Quindi, una corsa a Ferrara a trovare Giorgio Piacentini, padre di Edgarda, presidente dell'Unione Industriali, uomo probo, liberale e progressista, che diede al premio un'impronta duratura e - oserei dire - inalterabile, garantendo indipendenza di giudizio alla giuria cosiddetta tecnica. E in trentadue anni mai ci fu una sia pure larvata interferenza da parte dei successivi presidenti dell'Unione: generosi, ma fedeli all'antica tradizione secondo la quale «i signori ferraresi sono signori».
Di qui è scesa per li rami l'indipendenza dei giurati preposti a sottoporre alla cosiddetta giuria popolare composta da quaranta cittadini ferraresi - che è sempre stata salvaguardata con grande scrupolo - ed essa ha tale reputazione che gli editori interessati non tentano mai di esercitare alcuna pressione per ottenere un voto di preferenza.
Del resto, il muro della volontà dei giudici ferraresi è invalicabile, tanto più che il dibattito finale per l'assegnazione dell'Aquila Estense si svolge pubblicamente e ogni anno per noi forestieri è uno spettacolo affascinante ascoltare gli interventi delle lettrici e dei lettori che difendono con passione pari all'acume - talvolta perfino con accanimento - l'autore prescelto tra i quattro in gara. Questa intima seppur diffusa correttezza è un altro coefficiente della freschezza del premio, proprio come se ci trovassimo in un gruppo di giovani idealisti non ancora contaminati dagli interessi di parte.
E poi... e poi c'è l'argenteo amalgama ferrarese: questo premio poteva nascere e mantenersi vigoroso e rubizzo soltanto a Ferrara, credete a me che son passato attraverso tutte le guerre di questo secolo. La città è aristocratica e austera, ma i suoi cittadini sono aperti, espansivi, ospitali tal che ci si sente catturati da un'atmosfera impareggiabile.
E non posso rinunciare a rievocare, solo di sfuggita, quelle serate conclusive del premio, quando ci si ritrovava tutti nella villa di Jolanda Piacentini a Fossanova San Marco per un convivio festoso e fastoso, e sono sicuro che gli anziani sono tentati di ricordare la Ballade des dames du temps jadis per ripetere con nostalgia: «Mais ou sont les neiges d'antan?».
Certo, da trent'anni assistiamo a una rivoluzione che ogni giorno trasforma il mondo sotto i nostri occhi e i ragazzi d'oggi si divertono con Internet, per loro più facile del gioco dell'oca; sono accaduti fatti - come la caduta del Muro di Berlino - che nessun politologo avrebbe osato prevedere; siamo passati, imperterriti o quasi, dalla minigonna al topless; donne e uomini si sono resi schiavi della televisione; i genitori non fanno domande se la figlia va in vacanza con il suo ragazzo, ma non sono cambiati i ferraresi, sempre prodighi di calore umano nella gioiosa accoglienza.
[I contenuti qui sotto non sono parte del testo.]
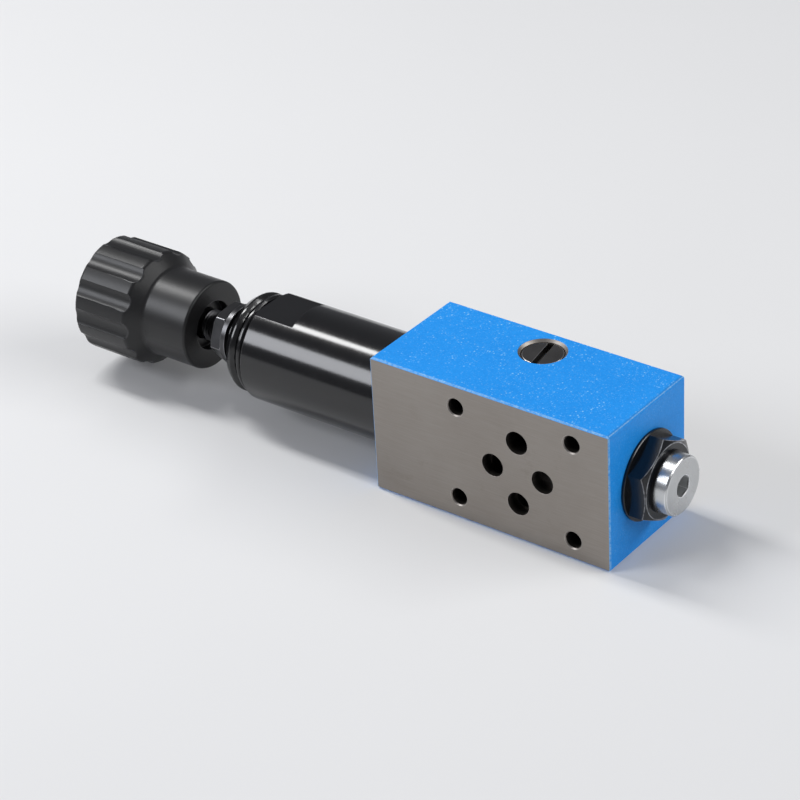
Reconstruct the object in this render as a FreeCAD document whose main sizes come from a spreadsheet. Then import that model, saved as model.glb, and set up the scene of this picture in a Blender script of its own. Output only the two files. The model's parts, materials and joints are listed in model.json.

Ed è questa loro linfa che tanto contribuisce a mantenere vigoroso il Premio Estense.
Nel 1985 abbiamo pianto la scomparsa di Gianni Granzotto, nume tutelare del Premio Estense. In quell'anno l'Unione Industriali - presidente Renato Saini - donò alla città la copia della più famosa bocca da fuoco del Rinascimento: la doppia colubrina chiamata "Regina", fusa da Annibale Borgognoni nel 1556 per Ercole II, che ammiriamo in piazza Castello. E in quello stesso anno l'Unione Industriali decise di affiancare al Premio il "Riconoscimento Gianni Granzotto. Uno stile nell'informazione", consistente in un modello in argento della Regina, da attribuire ogni anno a una personalità italiana vivente che, operando nel campo dell'informazione, si sia distinta per correttezza, impegno e professionalità.
Il suo valore, che onora la memoria di Gianni Granzotto, è dimostrato da coloro che lo hanno ottenuto: tra questi, Indro Montanelli, Alberto Ronchey, Eugenio Scalfari, Enzo Biagi, Arrigo Levi, Geno Pampaloni, Ugo Stille e, nel 1996, Piero Angela.